# Wenn ihr einen Finger auf eure Lasermaus legt und er dann durchstrahl wird könnt ihr euren Puls sehen, wenn ihr die Hand ruhig haltet.



## Docy (7. April 2011)

*Wenn ihr einen Finger auf eure Lasermaus legt und er dann durchstrahl wird könnt ihr euren Puls sehen, wenn ihr die Hand ruhig haltet.*

Das is total cool, mach ich grad in jeder Ladepause.XD (fast)


----------



## moe (7. April 2011)

*AW: Wenn ihr einen Finger auf eure Lasermaus legt und er dann durchstrahl wird könnt ihr euren Puls sehen, wenn ihr die Hand ruhig haltet.*

Bei mir passiert da nix. Ich glaub ich bin tot.


----------



## Amnesia (7. April 2011)

Noch besser, leg mal deinen Finger auf den kaputten Reaktor in Japan und schau dann mal nach deinem puls...


----------



## ReaCT (7. April 2011)

*AW: Wenn ihr einen Finger auf eure Lasermaus legt und er dann durchstrahl wird könnt ihr euren Puls sehen, wenn ihr die Hand ruhig haltet.*

Laser von Lasermäusen sieht man doch (fast) überhaupt nicht


----------



## Lolm@n (7. April 2011)

er meint wohl eine optische maus^^


----------



## Gast XXXX (7. April 2011)

*AW: Wenn ihr einen Finger auf eure Lasermaus legt und er dann durchstrahl wird könnt ihr euren Puls sehen, wenn ihr die Hand ruhig haltet.*

Naja vielleicht hat seine Maus ja einen Argon-Ionen-Laser und sein angeblicher Puls ist nur das Fingerleuchten durch die Wärmewirkung.


----------



## Singlecoreplayer2500+ (7. April 2011)

*AW: Wenn ihr einen Finger auf eure Lasermaus legt und er dann durchstrahl wird könnt ihr euren Puls sehen, wenn ihr die Hand ruhig haltet.*

WOW!
Hab ne Taschenlampe mit der kann ich meine Hand durchleuchten/röntgen .... 
Globetrotter Ausrstung | Outdoor Bekleidung Trekking Camping


----------



## Sugar70 (7. April 2011)

*AW: Wenn ihr einen Finger auf eure Lasermaus legt und er dann durchstrahl wird könnt ihr euren Puls sehen, wenn ihr die Hand ruhig haltet.*



Docy schrieb:


> Das is total cool, mach ich grad in jeder Ladepause.XD (fast)
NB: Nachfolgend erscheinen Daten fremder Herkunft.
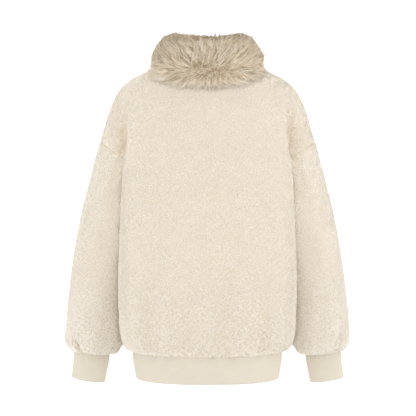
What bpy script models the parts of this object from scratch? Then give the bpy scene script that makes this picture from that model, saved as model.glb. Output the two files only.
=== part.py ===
"""Oversized sherpa-fleece pullover with a fur collar, filled out as if worn, with nobody in it.

The front of the garment faces -Y and its back +Y. The origin is the middle of the shoulder line at
the neck, where the wearer's shoulders hold it up. Every piece that is cut and sewn is one closed
wall: fleece front, back and sleeves, doubled jersey cuffs and hem band, and the collar of long fur.
"""

import math

import bpy
import numpy as np

# ---- Driving dimensions, in millimetres and degrees -------------------------------------------
FLEECE_WALL = 5.0  # knitted ground and its curled pile
JERSEY_WALL = 3.0  # two layers of double-knit jersey
SEAM_GAP = 0.3
CLEARANCE = 1.6  # between a sleeve and the side of the body it rests against

NECK_BACK_HEIGHT = -3.0
NECK_FRONT_HEIGHT = -65.0
SHOULDER_POINT_HEIGHT = 5.0
SHOULDER_END_HEIGHT = -165.0
CREASE_HEIGHT = -209.0  # where the armhole seam drops into the fold beside the sleeve
CAP_FADE = (CREASE_HEIGHT - 12, CREASE_HEIGHT + 8)
UNDERARM_HEIGHT = -285.0
SHOULDER_END_LEVEL = {"back": -166.0, "front": -178.0}  # height at the centre line in that row
CAP_END_HEIGHT = -312.0
HEM_SEAM_HEIGHT = -630.0
SLEEVE_SEAM_HEIGHT = -637.0

SHOULDER_ROWS = 8
ARMHOLE_ROWS = 12
PANEL_COLUMNS = 24
SLEEVE_COLUMNS = 2 * ARMHOLE_ROWS
COLLAR_COLUMNS = 72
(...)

Sonst alles klar? Zu bunte Smarties genascht? 
Unglaublich!


----------



## Sugar70 (7. April 2011)

*AW: Wenn ihr einen Finger auf eure Lasermaus legt und er dann durchstrahl wird könnt ihr euren Puls sehen, wenn ihr die Hand ruhig haltet.*

Hab ne Taschenlampe mit der kann ich meine Hand durchleuchten/röntgen .... 


Der war gut!


----------



## Klutten (7. April 2011)

*AW: Wenn ihr einen Finger auf eure Lasermaus legt und er dann durchstrahl wird könnt ihr euren Puls sehen, wenn ihr die Hand ruhig haltet.*

Normalerweise ist für allerlei Unsinn die Rumpelkammer der richtige Ort, aber dieser Thread hat auch da einfach keine Daseinsberechtigung. 

Vielleicht sollte man vor der Erstellung eines Threads auch mal die graue Masse - genannt Gehirn - einschalten. Auch wenn es zu später Stunde nicht ganz leicht fällt.


----------